Still, many of the people who moved to far-flung towns say they don’t regret it. For Tina Meeker of Zimmerman, long commutes are offset by clear views of the stars, wildlife sightings, a small-town feel and wide-open space.
“It’s really a transformation from the day-to-day grind,” Meeker said. “It’s just a really peaceful environment.”
A national trend
The declines in some areas come against a backdrop of a cooler economy that has all of Minnesota losing people to other states — so much so that the state is in serious danger of losing a seat in Congress.
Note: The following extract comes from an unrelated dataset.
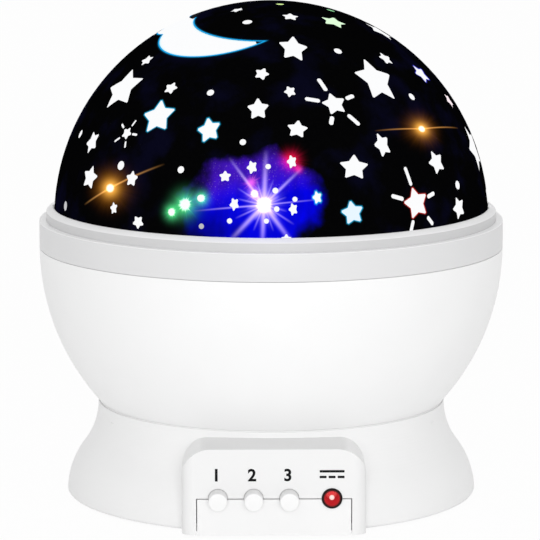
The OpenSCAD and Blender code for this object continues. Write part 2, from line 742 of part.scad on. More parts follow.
module lamp_column() {
  color(WHITE) difference() {
    union() {
      translate([0, 0, column_z]) cylinder(r = column_r, h = holder_z - column_z);
      translate([0, 0, holder_z - 2]) cylinder(r1 = column_r, r2 = column_r + 1.5, h = 2);
    }
    translate([0, 0, column_z - 1]) cylinder(r = column_r - column_wall, h = holder_z - column_z + 2);
    translate([-1.5, -column_r - 1, column_z - 1]) cube([3, column_r + 1, 1 + column_seat_h]);
  }
}

module thrust_washer() {
  color("ivory") ring(washer_r - 8, washer_r, deck_top, washer_t);
}

module column_bush() {
  color("ivory") ring(column_r + running_fit, bush_r, hub_z, bush_h);
}

// Two keys that turn the gear with the hub
module hub_keys(grow) {
  for (side = [-1, 1]) translate([side * spline_r - 1 - grow, -key_w / 2 - grow, gear_z - 1])
    cube([2 + 2 * grow, key_w + 2 * grow, gear_w + 1]);
}

module turntable_hub() {
  color(GREY) difference() {
    union() {
      translate([0, 0, hub_z]) cylinder(r = spline_r, h = gear_top - hub_z + EPS);
      translate([0, 0, gear_top]) cylinder(r = hub_r, h = floor_top + hub_flange_t - gear_top);
      translate([0, 0, floor_top]) cylinder(r = hub_flange_r, h = hub_flange_t);
      hub_keys(0);
    }
    translate([0, 0, hub_z - 1]) cylinder(r = bush_r + 0.02, h = bush_h + 1);
    translate([0, 0, hub_z]) cylinder(r = column_r + 0.5, h = floor_top + hub_flange_t - hub_z + 1);
    around(hub_screw_r, [30, 150, 270]) translate([0, 0, floor_top - 1]) cylinder(r = screw_r + 0.2, h = 5);
    ring(spline_r - 0.5, spline_r + 3, hub_z + 0.25, 0.45);
  }
}

module gear_clip() {
  color(STEEL) difference() {
    ring(spline_r - 0.4, hub_r + 1.2, hub_z + 0.3, 0.35);
    translate([-1.5, 0, hub_z - 1]) cube([3, hub_r + 3, 3]);
  }
}

module ring_gear() {
  color("ivory") difference() {
    translate([0, 0, gear_z]) rotate([0, 0, -90]) linear_extrude(gear_w) polygon(gear_outline(ring_teeth));
    translate([0, 0, gear_z - 1]) cylinder(r = spline_r + 0.05, h = gear_w + 2);
    hub_keys(0.05);
    around((ring_pitch_r + hub_r) / 2, [for (i = [0:5]) 60 * i + 30])
      translate([0, 0, gear_z - 1]) cylinder(r = gear_hole_r, h = gear_w + 2);
  }
}

module hub_screws() {
  color(STEEL) around(hub_screw_r, [30, 150, 270])
    translate([0, 0, floor_top + hub_flange_t]) rotate([180, 0, 0]) screw(hub_flange_t + floor_t - 0.4);
}

// ---------- bowl ----------

module bowl() {
  color(WHITE) {
    difference() {
      intersection() {
        translate([0, 0, rim_z]) sphere(body_r);
        translate([0, 0, bowl_z]) cylinder(r = body_r + 1, h = rim_z - bowl_z);
      }
      intersection() {
        translate([0, 0, rim_z]) sphere(bowl_in_r);
        translate([0, 0, floor_top]) cylinder(r = body_r, h = rim_z - floor_top + 1);
      }
      translate([0, 0, spigot_z - 1]) cylinder(r = bowl_in_r, h = 10);
      translate([0, 0, bowl_z - 1]) cylinder(r = hub_r + 0.05, h = floor_t + 2);
      around(hub_screw_r, [30, 150, 270]) translate([0, 0, bowl_z - 1]) cylinder(r = screw_hole_r, h = floor_t + 2);
    }
    around(post_at, post_angles) difference() {
      union() {
        translate([0, 0, floor_top - EPS]) cylinder(r = post_r, h = reflector_z - floor_top + EPS);
        translate([0, -0.8, floor_top - EPS]) cube([post_r + 3.5, 1.6, 8]);
      }
      translate([0, 0, reflector_z - 10]) cylinder(r = screw_hole_r, h = 11);
    }
  }
}

module reflector_deck() {
  deck_r = bowl_in_r - 0.9;
  color(WHITE) difference() {
    rotate_extrude() polygon([
      [column_r + 0.8, reflector_z], [deck_r, reflector_z], [deck_r, reflector_top],
      [column_r + 8, reflector_top - 0.5], [column_r + 2.6, reflector_top], [column_r + 2.6, reflector_top + 2.4],
      [column_r + 0.8, reflector_top + 2.4]
    ]);
    around(post_at, post_angles) {
      translate([0, 0, reflector_z - 1]) cylinder(r = screw_r + 0.2, h = 6);
      translate([0, 0, reflector_top - 0.9]) cylinder(r = screw_head_r + 0.3, h = 3);
    }
  }
}

module deck_screws() {
  color(STEEL) around(post_at, post_angles)
    translate([0, 0, reflector_top - 0.9]) rotate([180, 0, 0]) screw(deck_screw_l);
}

// ---------- cover ----------

module collar() {
  bore_r = ring_r + free_gap;
  spigot_in = spigot_r - spigot_wall;
  color(GREY) rotate_extrude() polygon([
    [spigot_in, spigot_z], [spigot_r - 0.4, spigot_z], [spigot_r, spigot_z + 0.6], [spigot_r, collar_z],
    [body_r, collar_z], [body_r, collar_top - 0.5], [body_r - 0.5, collar_top], [bore_r, collar_top],
    [bore_r, ledge_z], [spigot_in, ledge_z]
  ]);
}

module dome_ring() {
  inner = dome_r + free_gap;
  color("gainsboro") rotate_extrude() polygon([
    [inner, ledge_z + flange_t], [ring_r, ledge_z + flange_t], [ring_r, ring_top],
    [inner + 0.4, ring_top + ring_slope], [inner, ring_top + ring_slope]
  ]);
}

module diffuser_dome() {
  color("white") {
    difference() {
      union() {
        translate([0, 0, dome_z]) sphere(diffuser_r);
        translate([0, 0, ledge_z]) cylinder(r = diffuser_r, h = dome_z - ledge_z);
      }
      translate([0, 0, dome_z]) sphere(diffuser_in_r);
      translate([0, 0, ledge_z - 1]) cylinder(r = diffuser_in_r, h = dome_z - ledge_z + 1);
      translate([0, 0, ledge_z - 2 * dome_r]) cylinder(r = 2 * dome_r, h = 2 * dome_r);
    }
    ring(diffuser_in_r, ring_r, ledge_z, flange_t);
  }
}

// One rounded ray of a burst, pointing to +X
module ray(from, to, width) {
  translate([from + width / 2, -width / 2]) square([to - from - width, width]);
  for (x = [from + width / 2, to - width / 2]) translate([x, 0]) circle(width / 2);
}

// One set of windows, without those whose elevation is above the highest
module star_windows(highest) {
  for (s = stars) if (s[1] <= highest)
    on_dome(s[0], s[1]) linear_extrude(window_cut) polygon(star_outline(s[2], s[3], s[4]));
  for (d = dots) if (d[1] <= highest) on_dome(d[0], d[1]) cylinder(r = d[2], h = window_cut);
  for (b = bursts) on_dome(b[0], b[1]) {
    linear_extrude(window_cut) polygon(star_outline(b[2], b[3], 1));
    for (t = b[5]) rotate([0, 0, t[0]]) linear_extrude(window_cut) ray(t[1], t[2], b[4]);
  }
}

module moon_window() {
  difference() {
    translate([0, 0, dome_z]) rotate([90 - moon_outer[1], 0, moon_outer[0]])
      translate([0, 0, dome_r / 2]) cylinder(r = dome_r * sin(moon_outer[2]), h = dome_r);
    translate([0, 0, dome_z]) rotate([90 - moon_inner[1], 0, moon_inner[0]])
      cylinder(r = dome_r * sin(moon_inner[2]), h = 2 * dome_r);
  }
}

module star_mask() {
  color(BLACK) difference() {
    union() {
      difference() {
        translate([0, 0, dome_z]) sphere(dome_r);
        translate([0, 0, dome_z]) sphere(dome_r - mask_t);
        translate([0, 0, dome_z - 2 * dome_r]) cylinder(r = 2 * dome_r, h = 2 * dome_r);
      }
      ring(dome_r - mask_t, dome_r, dome_z - mask_skirt, mask_skirt);
    }
    star_windows(90);
    rotate([0, 0, 180]) star_windows(back_highest);
    moon_window();
  }
}

// ---------- lamp ----------

module led_holder() {
  r = led_board_d / 2 + 1.5;
  color(WHITE) difference() {
    translate([0, 0, holder_z]) cylinder(r1 = column_r + 1.5, r2 = r, h = holder_h);
    translate([0, 0, led_board_z]) cylinder(r = led_board_d / 2 + seat_gap, h = holder_h);
    translate([0, 0, holder_z - 1]) cylinder(r = column_r - column_wall, h = holder_h);
  }
}

module led_board() {
  color("white") translate([0, 0, led_board_z]) cylinder(r = led_board_d / 2, h = led_board_t);
}

// Domed light standing on the light board
module light(r, h) {
  top = led_board_z + led_board_t;
  translate([0, 0, top]) cylinder(r = r + 0.4, h = 1);
  translate([0, 0, top + 1 - EPS]) cylinder(r = r, h = h - r - 1 + EPS);
  translate([0, 0, top + h - r]) sphere(r);
}

module lamp_led() {
  color("lightyellow") light(lamp_d / 2, 7);
}

module red_led() {
  color("red") rotate([0, 0, 90]) translate([small_led_at, 0, 0]) light(small_led_r, 4.5);
}

module green_led() {
  color("lime") rotate([0, 0, 210]) translate([small_led_at, 0, 0]) light(small_led_r, 4.5);
}

module blue_led() {
  color("blue") rotate([0, 0, 330]) translate([small_led_at, 0, 0]) light(small_led_r, 4.5);
}

base_shell();
bottom_cover();
panel_insert();
feet();
base_screws();
control_board();
tact_switches();
controller_chip();
dc_socket();
socket_pin();
socket_light();
button_1();
button_2();
button_3();
plunger_1();
plunger_2();
plunger_3();
battery_cells();
cell_springs();
cell_plates();
battery_door();
gear_motor();
motor_screws();
motor_shaft();
drive_pinion();
lamp_column();
led_holder();
led_board();
lamp_led();
red_led();
green_led();
blue_led();
thrust_washer();
column_bush();
turntable_hub();
hub_screws();
ring_gear();
gear_clip();
bowl();
reflector_deck();
deck_screws();
collar();
dome_ring();
diffuser_dome();
star_mask();
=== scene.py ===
"""Looks of the star night light projector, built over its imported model.

Lengths are in metres, +Z is up, the floor is z = 0, the bowl turns about x = y = 0 and the control
panel faces -Y. A place on the dome is an azimuth from -Y towards +X and an elevation above the
dome's centre, in degrees.
"""

import logging
import math
from abc import ABC, abstractmethod
from collections.abc import Iterable, Mapping, Sequence
from dataclasses import dataclass
from enum import Enum
from functools import cached_property
from types import MappingProxyType
from typing import Any

import bmesh
import bpy
from mathutils import Matrix, Vector


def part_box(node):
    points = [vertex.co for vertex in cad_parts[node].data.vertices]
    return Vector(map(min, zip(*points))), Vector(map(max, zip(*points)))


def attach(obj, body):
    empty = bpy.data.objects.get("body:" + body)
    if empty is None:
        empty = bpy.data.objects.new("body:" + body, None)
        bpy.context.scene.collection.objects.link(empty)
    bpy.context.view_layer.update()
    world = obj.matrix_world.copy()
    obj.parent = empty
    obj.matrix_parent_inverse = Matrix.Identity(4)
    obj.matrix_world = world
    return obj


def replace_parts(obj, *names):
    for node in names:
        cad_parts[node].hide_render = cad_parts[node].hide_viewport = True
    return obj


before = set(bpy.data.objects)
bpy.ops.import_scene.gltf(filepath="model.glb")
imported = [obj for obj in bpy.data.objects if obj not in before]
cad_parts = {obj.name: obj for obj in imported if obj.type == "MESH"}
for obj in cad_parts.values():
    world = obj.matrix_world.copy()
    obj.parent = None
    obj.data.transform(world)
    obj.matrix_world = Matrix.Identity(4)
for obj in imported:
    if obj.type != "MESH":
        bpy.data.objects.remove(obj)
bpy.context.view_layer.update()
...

But the shifts that the Twin Cities metro area is seeing reflect changes across the nation. A national analysis by the Brookings Institution finds that growth rates in counties it classes as exurban began a nosedive in 2006 as gas prices crept higher. Growth rates in suburban counties nationally have been falling for two years now, while urban counties have strengthened for three years in a row.
Brookings demographer William Frey blames the “triple whammy” of the housing industry bust, the banking and credit crisis, and the recession. He thinks exurban cities will recover.
“The bubble we saw was an exaggeration,” he said. “We’re not going to get back to that. But once people calm down a little bit, things will get back on track. And the fundamentals of the economy in Minneapolis-St. Paul are strong.”
Locally, though, experts warn of underlying shifts in demographics that create doubt.
George Karvel, a professor of real estate at the University of St. Thomas, said retiring baby boomers looking to downsize may leave some suburban areas in limbo.
“They drove a lot of the demand for larger, bigger, suburban homes out in Eden Prairie,” Karvel said. “Those homes are going to come back on the market. The question we all have is, what’s going to happen to their values? Who is going to buy those properties?”